Dataset content >>
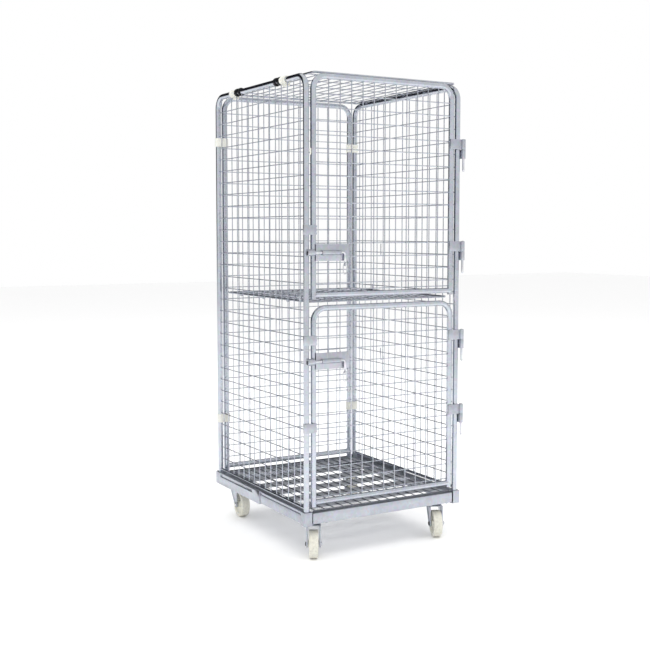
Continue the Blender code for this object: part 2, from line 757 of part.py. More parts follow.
def build_caster(name, side_x, side_y, root):
    centre = (side_x * CASTER_X, side_y * CASTER_Y)
    swivel_place = (centre[0], centre[1], BASE_Z0 - 0.0095)
    turn = Matrix.Translation((centre[0], centre[1], 0)) @ heading_turn(CASTER_HEADINGS[name])
    axle_place = turn @ Vector((0, CASTER_TRAIL, WHEEL_R))
    add_part(f"caster_plate_{name}", caster_plate(centre), ZINC, swivel_place, root)
    swivel = add_pivot(f"caster_{name}_swivel", swivel_place, root)
    add_part(f"caster_fork_{name}", caster_fork(turn), ZINC, swivel_place, swivel)
    add_part(f"caster_axle_{name}", caster_axle(turn), DARK, axle_place, swivel)
    add_part(f"caster_wheel_{name}", caster_wheel(turn), NYLON, axle_place, swivel)


# Assembly
def build_base(root):
    for name, side_x, side_y in (("fl", -1, -1), ("fr", 1, -1), ("rl", -1, 1), ("rr", 1, 1)):
        x = side_x * POST_X
        y = side_y * POST_Y
        add_part(f"corner_bracket_{name}", corner_bracket(side_x, side_y), ZINC, (x, y, BASE_Z0), root)
        build_caster(name, side_x, side_y, root)
    add_part("front_rail", cross_rail(-1), ZINC, (0, -POST_Y, RAIL_Z0), root)
    add_part("rear_rail", cross_rail(1), ZINC, (0, POST_Y, RAIL_Z0), root)
    add_part("left_rail", side_rail(-1), ZINC, (-POST_X, 0, BASE_Z0), root)
    add_part("right_rail", side_rail(1), ZINC, (POST_X, 0, BASE_Z0), root)
    add_part("deck_slats", deck_slats(), ZINC, (0, 0, DECK_Z), root)
    add_part("deck_wires", deck_wires(), BRIGHT, (0, 0, DECK_Z), root)


def build_panels(root):
    for name, side in (("left_panel", -1), ("right_panel", 1)):
        mesh = framed_mesh(POST_Y, PANEL_SILL_Z, TOP_Z, POST_FOOT_Z, PANEL_SILL_R, side_turn(side))
        add_part(name, mesh, ZINC, (side * POST_X, 0, BASE_Z1), root)
    turn = Matrix.Translation((0, POST_Y, 0)) @ Matrix.Rotation(math.pi, 4, "Z")
    back = framed_mesh(LEAF_X, BACK_Z[0], BACK_Z[1], RAIL_Z1 + GAP, CROSS_R, turn)
    add_part("back_panel", back, ZINC, (0, POST_Y, RAIL_Z1), root)
    for level, height in CLIP_HEIGHTS.items():
        for name, side in (("left", -1), ("right", 1)):
            add_part(f"corner_clip_{name}_{level}", corner_clip(side, height), NYLON,
                     (side * POST_X, POST_Y, height), root)


def build_door(level, span, hinges, stops, bolt_z, root):
    hinge_place = (HINGE_X, HINGE_Y, span[0])
    pivot = add_pivot(f"{level}_door_hinge_line", hinge_place, root)
    add_part(f"{level}_door", door_leaf(span, hinges, stops), ZINC, hinge_place, pivot)
    add_part(f"{level}_latch_plate", latch_plate(bolt_z), ZINC, (HANDLE_X, BOLT_Y, bolt_z), pivot)
    slide = add_pivot(f"{level}_bolt_line", (HANDLE_X, BOLT_Y, bolt_z), pivot)
    add_part(f"{level}_bolt", bolt(bolt_z), BRIGHT, (HANDLE_X, BOLT_Y, bolt_z), slide)
    add_part(f"{level}_pull_ring", pull_ring(bolt_z), BRIGHT, ring_place(bolt_z), slide)
    add_part(f"{level}_keeper", keeper(bolt_z), ZINC, (KEEPER_X[1], BOLT_Y, bolt_z), root)
    for index, strap_top in enumerate(hinges):
        number = index + 1
        place = (HINGE_X, HINGE_Y, strap_top)
        add_part(f"{level}_hinge_lug_{number}", hinge_lug(strap_top), ZINC, place, root)
        add_part(f"{level}_hinge_pin_{number}", hinge_pin(strap_top), ZINC, place, root)


def build_top_and_shelf(root):
    lid_place = (-POST_X, 0, TOP_Z)
    lid_pivot = add_pivot("lid_hinge_line", lid_place, root)
    add_part("lid", lid(), BRIGHT, lid_place, lid_pivot)
    add_part("lid_clip_front", lid_clip(-1), NYLON, (-POST_X, -LID_CLIP_Y, TOP_Z), root)
    add_part("lid_clip_rear", lid_clip(1), NYLON, (-POST_X, LID_CLIP_Y, TOP_Z), root)
    shelf_place = (SHELF_ROD_X, 0, SHELF_Z)
    shelf_pivot = add_pivot("shelf_hinge_line", shelf_place, root)
    add_part("shelf", shelf(), BRIGHT, shelf_place, shelf_pivot)
    add_part("shelf_rod", shelf_rod(), BRIGHT, shelf_place, root)
    for level, top_z in zip(("upper", "lower"), HOOK_TOPS):
        add_part(f"hold_back_hook_{level}", hold_back_hook(top_z), BRIGHT, (POST_X, HOOK_Y, top_z), root)
    add_part("door_buffer", door_buffer(), NYLON, (-POST_X, -POST_Y, BUFFER_Z), root)


def centre_over_origin(root):
    """Moves the whole cage so that its box is centred on X and Y and stands on Z = 0."""
    bpy.context.view_layer.update()
    corners = []
    for item in PARTS.objects:
        if item.type == "MESH":
            corners += [item.matrix_world @ vert.co for vert in item.data.vertices]
    low = Vector([min(corner[axis] for corner in corners) for axis in range(3)])
    high = Vector([max(corner[axis] for corner in corners) for axis in range(3)])
    root.location = (-(low.x + high.x) / 2, -(low.y + high.y) / 2, -low.z)


clear_scene()
PARTS = make_collection("roll_cage_container")
CAGE = add_pivot("roll_cage_origin", (0, 0, 0), None)
build_base(CAGE)
build_panels(CAGE)
build_door("upper", UPPER_DOOR_Z, UPPER_HINGES, UPPER_STOPS, UPPER_BOLT_Z, CAGE)
build_door("lower", LOWER_DOOR_Z, LOWER_HINGES, LOWER_STOPS, LOWER_BOLT_Z, CAGE)
build_top_and_shelf(CAGE)
centre_over_origin(CAGE)
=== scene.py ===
import math

import bmesh
import bpy
from mathutils import Matrix, Vector


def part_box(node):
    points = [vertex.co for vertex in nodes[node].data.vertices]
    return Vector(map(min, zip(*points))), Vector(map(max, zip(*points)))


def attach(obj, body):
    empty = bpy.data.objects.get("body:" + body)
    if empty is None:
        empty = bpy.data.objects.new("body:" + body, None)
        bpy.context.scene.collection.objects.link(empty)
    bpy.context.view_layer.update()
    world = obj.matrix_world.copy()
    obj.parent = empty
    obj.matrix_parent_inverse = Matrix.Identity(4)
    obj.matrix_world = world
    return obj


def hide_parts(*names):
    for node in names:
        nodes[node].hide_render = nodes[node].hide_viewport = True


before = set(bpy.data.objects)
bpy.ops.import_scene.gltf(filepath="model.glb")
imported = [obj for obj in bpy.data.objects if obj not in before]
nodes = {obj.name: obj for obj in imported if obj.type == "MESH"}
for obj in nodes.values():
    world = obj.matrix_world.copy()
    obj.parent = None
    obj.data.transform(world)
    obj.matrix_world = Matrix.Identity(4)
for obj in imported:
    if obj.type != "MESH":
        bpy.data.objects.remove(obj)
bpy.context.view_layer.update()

# the cage's own middle, between the two side panels: every size below is measured from it
leftLow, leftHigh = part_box("left_panel")
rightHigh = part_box("right_panel")[1]
middle = Vector(((leftLow.x + rightHigh.x) / 2, (leftLow.y + leftHigh.y) / 2, 0))

# sizes shared by many pieces, in metres from the middle
cage = {
    "postX": 0.345,           # corner post axis
    "postY": 0.3915,
    "top": 1.815,             # axis of the top tubes
    "tube": 0.011,            # radius of a frame tube
    "cross": 0.0105,          # radius of a leaf's bottom tube
    "bend": 0.050,
    "leafX": 0.315,           # axis of a door's or the back's upright
    "foot": 0.155,            # where the posts end in their sockets
    "sill": 0.200,
    "hingeX": 0.3655,
    "hingeY": -0.4055,
    "boltY": -0.4155,
}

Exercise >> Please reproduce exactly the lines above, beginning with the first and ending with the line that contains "NYLON, axle_place, swivel)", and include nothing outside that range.

In response >>
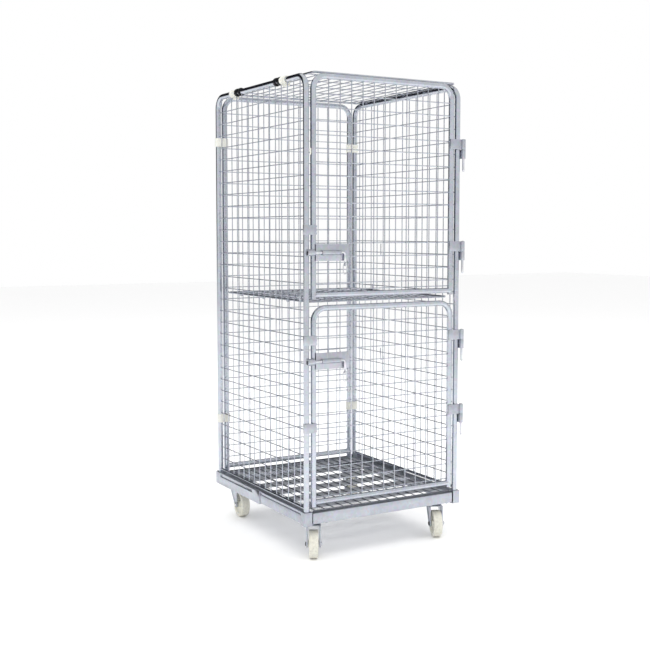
Continue the Blender code for this object: part 2, from line 757 of part.py. More parts follow.
def build_caster(name, side_x, side_y, root):
    centre = (side_x * CASTER_X, side_y * CASTER_Y)
    swivel_place = (centre[0], centre[1], BASE_Z0 - 0.0095)
    turn = Matrix.Translation((centre[0], centre[1], 0)) @ heading_turn(CASTER_HEADINGS[name])
    axle_place = turn @ Vector((0, CASTER_TRAIL, WHEEL_R))
    add_part(f"caster_plate_{name}", caster_plate(centre), ZINC, swivel_place, root)
    swivel = add_pivot(f"caster_{name}_swivel", swivel_place, root)
    add_part(f"caster_fork_{name}", caster_fork(turn), ZINC, swivel_place, swivel)
    add_part(f"caster_axle_{name}", caster_axle(turn), DARK, axle_place, swivel)
    add_part(f"caster_wheel_{name}", caster_wheel(turn), NYLON, axle_place, swivel)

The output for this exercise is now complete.